== Data shown

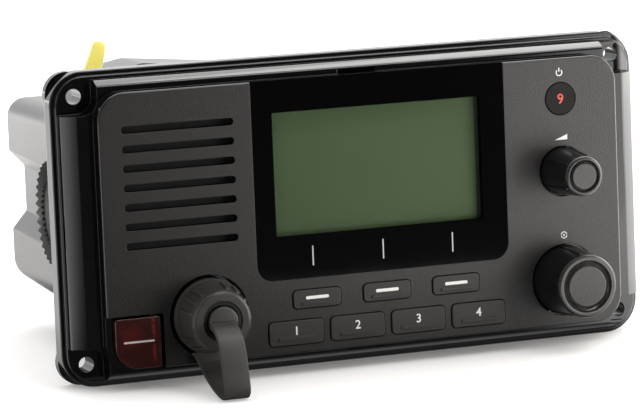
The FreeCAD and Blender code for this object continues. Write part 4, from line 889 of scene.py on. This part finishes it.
mesh_cloth, shader, place = finish("speaker_mesh_cloth", Roughness=0.7)
along, _, rise = place.parts()
knit = wave(along, thread_pitch) * wave(rise, thread_pitch)
wire(shader, Base_Color=knit.above(*thread_edge).mix((0.003, 0.003, 0.003), (0.012, 0.012, 0.012)),
     Normal=bump(knit, 0.1 * mm, 0.8))
dress(mesh_cloth, "speaker_mesh")
cone_paper, shader, place = finish("speaker_cone_paper", Roughness=0.8)
fibre = grain(place, 0.8 * mm, 4.0)
wire(shader, Base_Color=fibre.mix((0.010, 0.010, 0.010), (0.022, 0.021, 0.02)),
     Normal=bump(fibre, 0.1 * mm, 0.5))
dress(cone_paper, "speaker_cone")
ferrite = moulded("ferrite", 1.5 * mm, (0.03, 0.03, 0.032), (0.05, 0.05, 0.052), rough=0.5, spread=0.2,
                  detail=3.0)
dress(ferrite, "speaker_magnet")
aluminium = metal("pressed_aluminium", (0.70, 0.70, 0.71), rough=0.28)
dress(aluminium, "speaker_basket", "volume_shaft", "select_shaft", "rf_shield")

# ---------------------------------------------------------------- boards and switches inside the case
# Green circuit boards with copper tracks under the solder mask, moulded switch and encoder bodies, and a
# flat ribbon cable between the boards.

track_edge = (0.03, 0.01)      # half the tracks' width in the noise, and its softness

circuit_board, shader, place = finish("circuit_board", IOR=1.5, Roughness=0.3)
track = abs(grain(place, 2.0 * mm, 0.0) - 0.5).above(*track_edge)
wire(shader, Base_Color=track.mix((0.05, 0.22, 0.08), (0.012, 0.10, 0.035)),
     Normal=bump(track, 0.03 * mm, 0.5))
dress(circuit_board, "front_board", "main_board", "distress_board")
black_moulding = moulded("black_moulding", 1.2 * mm, (0.018, 0.018, 0.018), (0.028, 0.028, 0.028),
                         rough=0.45, spread=0.1)
dress(black_moulding, "volume_encoder", "select_encoder", "volume_rotor", "select_rotor",
      "distress_switch", "power_amplifier")
dress(steel, "key_switches")

core_pitch = 1.27 * mm
core_edge = (-0.6, 0.2)        # where the cores end and the grooves begin, and how softly

ribbon, shader, place = finish("ribbon_cable", Roughness=0.5)
along, _, _ = place.parts()
cores = wave(along, core_pitch)
wire(shader, Base_Color=cores.above(*core_edge).mix((0.25, 0.25, 0.24), (0.55, 0.55, 0.52)),
     Normal=bump(cores, 0.2 * mm, 0.6))
dress(ribbon, "ribbon_cable")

====

Short problem ->
Repeat the material above in full, exactly as it stands.

Complete answer ->
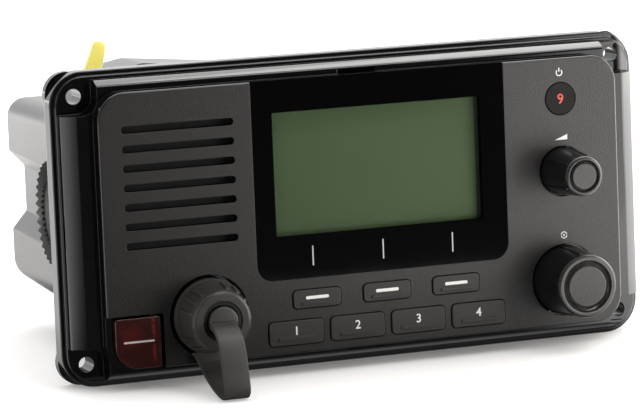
The FreeCAD and Blender code for this object continues. Write part 4, from line 889 of scene.py on. This part finishes it.
mesh_cloth, shader, place = finish("speaker_mesh_cloth", Roughness=0.7)
along, _, rise = place.parts()
knit = wave(along, thread_pitch) * wave(rise, thread_pitch)
wire(shader, Base_Color=knit.above(*thread_edge).mix((0.003, 0.003, 0.003), (0.012, 0.012, 0.012)),
     Normal=bump(knit, 0.1 * mm, 0.8))
dress(mesh_cloth, "speaker_mesh")
cone_paper, shader, place = finish("speaker_cone_paper", Roughness=0.8)
fibre = grain(place, 0.8 * mm, 4.0)
wire(shader, Base_Color=fibre.mix((0.010, 0.010, 0.010), (0.022, 0.021, 0.02)),
     Normal=bump(fibre, 0.1 * mm, 0.5))
dress(cone_paper, "speaker_cone")
ferrite = moulded("ferrite", 1.5 * mm, (0.03, 0.03, 0.032), (0.05, 0.05, 0.052), rough=0.5, spread=0.2,
                  detail=3.0)
dress(ferrite, "speaker_magnet")
aluminium = metal("pressed_aluminium", (0.70, 0.70, 0.71), rough=0.28)
dress(aluminium, "speaker_basket", "volume_shaft", "select_shaft", "rf_shield")

# ---------------------------------------------------------------- boards and switches inside the case
# Green circuit boards with copper tracks under the solder mask, moulded switch and encoder bodies, and a
# flat ribbon cable between the boards.

track_edge = (0.03, 0.01)      # half the tracks' width in the noise, and its softness

circuit_board, shader, place = finish("circuit_board", IOR=1.5, Roughness=0.3)
track = abs(grain(place, 2.0 * mm, 0.0) - 0.5).above(*track_edge)
wire(shader, Base_Color=track.mix((0.05, 0.22, 0.08), (0.012, 0.10, 0.035)),
     Normal=bump(track, 0.03 * mm, 0.5))
dress(circuit_board, "front_board", "main_board", "distress_board")
black_moulding = moulded("black_moulding", 1.2 * mm, (0.018, 0.018, 0.018), (0.028, 0.028, 0.028),
                         rough=0.45, spread=0.1)
dress(black_moulding, "volume_encoder", "select_encoder", "volume_rotor", "select_rotor",
      "distress_switch", "power_amplifier")
dress(steel, "key_switches")

core_pitch = 1.27 * mm
core_edge = (-0.6, 0.2)        # where the cores end and the grooves begin, and how softly

ribbon, shader, place = finish("ribbon_cable", Roughness=0.5)
along, _, _ = place.parts()
cores = wave(along, core_pitch)
wire(shader, Base_Color=cores.above(*core_edge).mix((0.25, 0.25, 0.24), (0.55, 0.55, 0.52)),
     Normal=bump(cores, 0.2 * mm, 0.6))
dress(ribbon, "ribbon_cable")